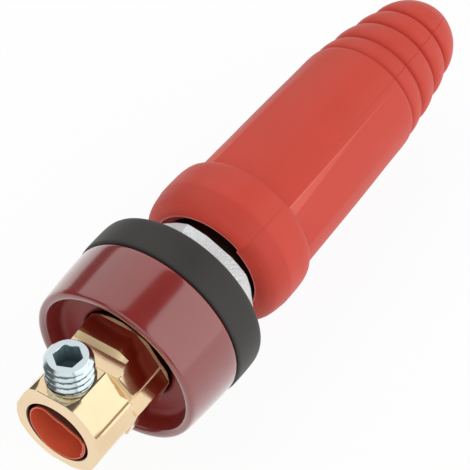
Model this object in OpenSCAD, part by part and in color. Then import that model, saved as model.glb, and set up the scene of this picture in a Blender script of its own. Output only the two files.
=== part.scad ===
// Twist-lock welding cable coupler: a brass plug with its clamping screw and
// copper wrap, locked in an insulated panel socket with a rubber rear sleeve.
// The X axis is the common axis, X = 0 is the face that seats on the panel,
// the plug is on the minus side and +Z is the way the clamping screw points.

/* [Plug clamp] */
// Length of the clamp from its mouth to the hexagon
clamp_len = 11.3; // [11:0.1:20]
// Half of the widest measure over the clamp
clamp_side = 11.5; // [11:0.1:11.8]
// Depth of the clamp below the axis
clamp_bottom = 9.9; // [9.6:0.1:11]
// Height of the top flat above the axis
clamp_top = 10.4; // [9.8:0.1:10.8]
// Half width of the top flat that carries the screw
clamp_top_half = 5.3; // [5.2:0.1:6.5]
// Diameter of the cable bore
bore_d = 15.4; // [13:0.1:15.6]
// Depth of the cable bore
bore_depth = 17; // [14:0.5:20]
// How far the cable bore lies below the axis
bore_drop = 0.9; // [0.4:0.1:1]

/* [Plug hexagon and pin] */
// Length of the hexagon
hex_len = 11.2; // [9:0.1:12]
// How far the top and bottom of the hexagon stand out over the socket's thread
hex_over = 0.4; // [0.1:0.1:0.8]
// Half of the widest measure over the hexagon
hex_side = 12.4; // [12:0.1:13]
// Diameter of the contact pin
pin_d = 13; // [12:0.1:13.5]
// Length of the contact pin beyond the shoulder
pin_len = 22; // [20:0.5:24]
// How far the front of the hexagon stands before the rim of the shell
hex_stand = 7.8; // [6:0.1:8.4]
// Length of the locking lug along the pin
lug_len = 4; // [3:0.1:5]
// Height of the locking lug over the pin
lug_h = 1.7; // [1:0.1:1.9]

/* [Clamping screw] */
// Thread diameter of the clamping screw
screw_d = 10.4; // [8:0.1:10.6]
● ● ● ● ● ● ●
→ **Instructions for the task**
Copy every line of the material, please, keeping it exactly the same.

→ **Result**
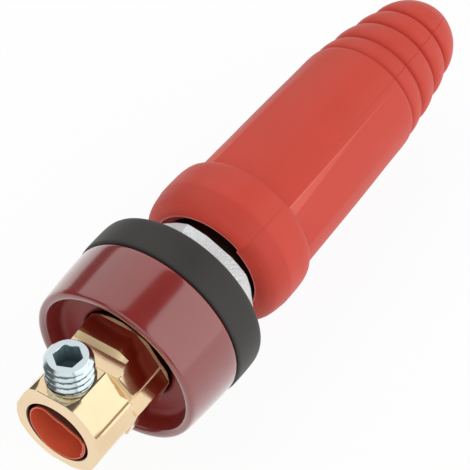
Model this object in OpenSCAD, part by part and in color. Then import that model, saved as model.glb, and set up the scene of this picture in a Blender script of its own. Output only the two files.
=== part.scad ===
// Twist-lock welding cable coupler: a brass plug with its clamping screw and
// copper wrap, locked in an insulated panel socket with a rubber rear sleeve.
// The X axis is the common axis, X = 0 is the face that seats on the panel,
// the plug is on the minus side and +Z is the way the clamping screw points.

/* [Plug clamp] */
// Length of the clamp from its mouth to the hexagon
clamp_len = 11.3; // [11:0.1:20]
// Half of the widest measure over the clamp
clamp_side = 11.5; // [11:0.1:11.8]
// Depth of the clamp below the axis
clamp_bottom = 9.9; // [9.6:0.1:11]
// Height of the top flat above the axis
clamp_top = 10.4; // [9.8:0.1:10.8]
// Half width of the top flat that carries the screw
clamp_top_half = 5.3; // [5.2:0.1:6.5]
// Diameter of the cable bore
bore_d = 15.4; // [13:0.1:15.6]
// Depth of the cable bore
bore_depth = 17; // [14:0.5:20]
// How far the cable bore lies below the axis
bore_drop = 0.9; // [0.4:0.1:1]

/* [Plug hexagon and pin] */
// Length of the hexagon
hex_len = 11.2; // [9:0.1:12]
// How far the top and bottom of the hexagon stand out over the socket's thread
hex_over = 0.4; // [0.1:0.1:0.8]
// Half of the widest measure over the hexagon
hex_side = 12.4; // [12:0.1:13]
// Diameter of the contact pin
pin_d = 13; // [12:0.1:13.5]
// Length of the contact pin beyond the shoulder
pin_len = 22; // [20:0.5:24]
// How far the front of the hexagon stands before the rim of the shell
hex_stand = 7.8; // [6:0.1:8.4]
// Length of the locking lug along the pin
lug_len = 4; // [3:0.1:5]
// Height of the locking lug over the pin
lug_h = 1.7; // [1:0.1:1.9]

/* [Clamping screw] */
// Thread diameter of the clamping screw
screw_d = 10.4; // [8:0.1:10.6]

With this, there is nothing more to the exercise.